Oui, les dernières cartouches ont été tirées, après la mairie du onzième, devant celle du vingtième.

Bon, d’accord, il n’y a pas que le onzième. Un haineux déjà mentionné décrit la façade sans toiture du Palais de l’industrie (à l’emplacement, plus ou moins, de notre Grand Palais) après les combats et qualifie ce palais d’

orgueil de l’Exposition de 1867.

L’exposition universelle de 1867 s’est tenue dans un palais construit sur le Champ de Mars — où ne se dressait pas la Tour Eiffel. Le Palais de l’industrie datait de l’exposition universelle de 1855. C’est l’utilisation d’un guide de l’exposition de 1867 (par H. de Parville), qui comporte une utile liste alphabétique des rues de Paris, qui m’a évité de faire cette erreur-là.

 

(à suivre)

Livres cités

Queneau (Raymond), Connaissez-vous Paris?, Folio Gallimard (2011).

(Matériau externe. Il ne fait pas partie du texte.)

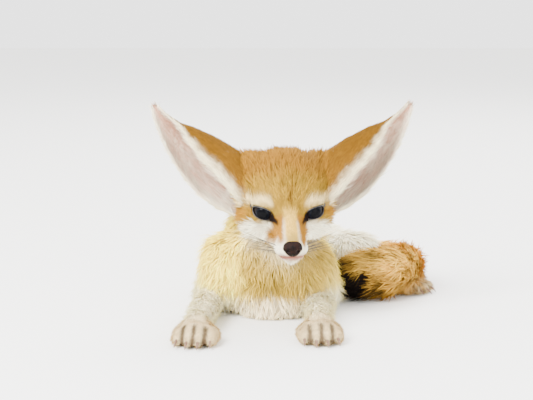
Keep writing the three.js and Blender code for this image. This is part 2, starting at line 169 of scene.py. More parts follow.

Lepelletier (Edmond), Histoire de la Commune en trois tomes, Paris, Mercure de France (1911).

Dubreuilh (Louis)La Commune, in Histoire Socialiste, dirigée par Jean Jaurès, Paris, Jules Rouff (1901).

Saint-Laurent (Cécil), La Communarde, Presses de la Cité (1970).

Lanoux (Armand), La Polka des canons, Grasset (1970), — Le Coq rouge, Grasset (1971).

Soria (Georges), La Grande histoire de la Commune, Livre Club Diderot (1971).

D’Almeras (Henri), La vie parisienne pendant le siège et sous la Commune, Albin Michel (1927).

Parville (Henri de), Itinéraire dans Paris, précédé de Promenades à l’Exposition, Garnier (1867).